In een klantreis bied je voor elke stap toepasselijke content aan. Enerzijds trek je de klant stapsgewijs naar jouw bedrijf toe: het gaat erom dat de klant voor jouw oplossing kiest en niet die van de concurrent. Anderzijds gebruikt de klant die tijd niet alleen om te kiezen tussen aanbieders, maar ook voor research. De klant blijft zich verdiepen in je product of dienst, op zoek naar bevestiging dat het de juiste oplossing is en de investering waard is.
Wie ‘de klant’ is, maak je zo concreet mogelijk met klantprofielen. Een duidelijk beeld van je klanten maakt je marketing relevanter en helpt je mensen op de juiste manier aan te spreken. Je kijkt hierbij ook naar het bestaande kennis- en ervaringsniveau van je doelgroep. Dat heeft invloed op de mate waarin je jargon gebruikt.
Bewustzijn – verkennende fase
In de fase van Bewustzijn (of: awareness) wordt de klant zich bewust van een probleem of behoefte en maakt kennis met je merk.
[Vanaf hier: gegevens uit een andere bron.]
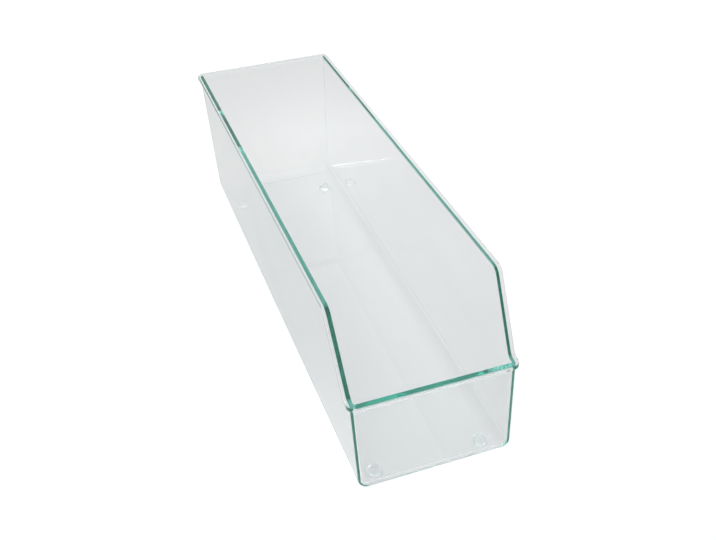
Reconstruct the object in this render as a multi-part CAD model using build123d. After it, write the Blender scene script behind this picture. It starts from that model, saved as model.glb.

De klant gaat zich oriënteren.
Voorbeelden van content voor de fase van Bewustzijn zijn:
- Website
- Social mediaberichten
- Checklists
- Video’s
- Blogartikelen
De bewustzijnsfase is het instapmoment van de klant waarbij je het van een goede eerste indruk moet hebben. De content is toegankelijk en bevat geen of zo min mogelijk jargon. Waarom niet ‘gewoon’ vrij van jargon? De content uit de bewustzijnsfase heeft een hoog snackgehalte en draait om snel begrip én herkenbaarheid. Je doelgroep is geen onbeschreven blad. Als een vakterm algemeen bekend is bij de doelgroep is en er is geen goed ingeburgerd, ondubbelzinnig alternatief, is de vakterm eerste keus.
De fase van bewustzijn of bewustwording is niet statisch. Zodra de klant zich gaat oriënteren, neemt de behoefte aan informatie zowel in de breedte als de diepte toe. In blogartikelen, video’s en dieper gelegen webpagina’s kun je de klant stapsgewijs meenemen in de materie en activeren voor de fase van Overweging.
Jargon dat niet tot de basiskennis behoort, introduceer je met een korte uitleg. Per tekst of video licht je één deelonderwerp uit, bijvoorbeeld een begrip of het verschil tussen twee producten of diensten. Zo houd je je content lichtverteerbaar en overzichtelijk, en biedt je de ruimte om naar behoefte selectief kennis te shoppen.
Overweging – verdieping
In de fase van Overweging ga je dieper op de materie in.
Voorbeelden van content voor de fase van Overweging zijn:
- E-books
- Webinars
- Productspecificaties
- Factsheets
- Datasheets
- Casestudies
Voor zover nodig voor het overbrengen van de informatie kun je nu (meer) vaktermen gebruiken. Val niet met de deur in huis, zoals je bij een collega zou doen. Creëer context en houvast. Werk met neutrale inleidingen, leg begrippen kort uit, voeg een verklarende begrippenlijst toe en/of illustraties die je verhaal verduidelijken.
Aankoop – bevestiging van de keuze en ondersteuning
In de fase van Aankoop is het zaak de klant zo volledig te informeren dat deze met het product of de dienst kan werken, met kennis van de randvoorwaarden voor het gebruik, de onderhoud en service.
Voorbeelden van content voor de fase van Aankoop zijn:
- Trainingen
- Handleidingen
- Instructies
- Veelgestelde vragen
Hoewel je kunt verwachten dat de klant in deze fase de nodige kennis heeft opgedaan, is deze geen vakgenoot. Blijf uitleggen en houd de rem op het jargongebruik.
Jargon voor goed tekstbegrip, SEO en branding
Jargonhaters griezelen van de uitwassen in kantoortaal. In de meeste gevallen hebben ze een punt. Vaktermen zijn een ander verhaal. Jargon vervangen door een omschrijving in goed Nederlands kan opmerkelijk genoeg ten koste gaan van de leesbaarheid en een goed tekstbegrip. Er is niet altijd een goede, eenduidige vertaling voor een specifieke term. Jargon vermijden betekent in zo’n geval concessies doen aan duidelijkheid en tekstbegrip. Het kan teksten ook stroperiger maken, door langere omschrijvingen. Behalve leesbaarheid en tekstbegrip moet je ook kijken naar SEO. Waar zoekt je doelgroep op? Als dat zoekwoordcombinaties met vaktermen zijn, is het niet slim om dat te negeren.
Een opmerkelijke kant van jargon is dat het wordt geassocieerd met expertise. Wie vaktermen gebruikt én kan toelichten, komt deskundig over. Gedoseerd gebruik van jargon als onderdeel van je branding. Dat kan dus. Komt ‘ie weer: alleen als het functioneel is.
Je klanten jargon leren is dus geen doel op zich. Het is een middel om specifieke informatie te delen die vooral meerwaarde heeft in de communicatie rond complexe producten en diensten.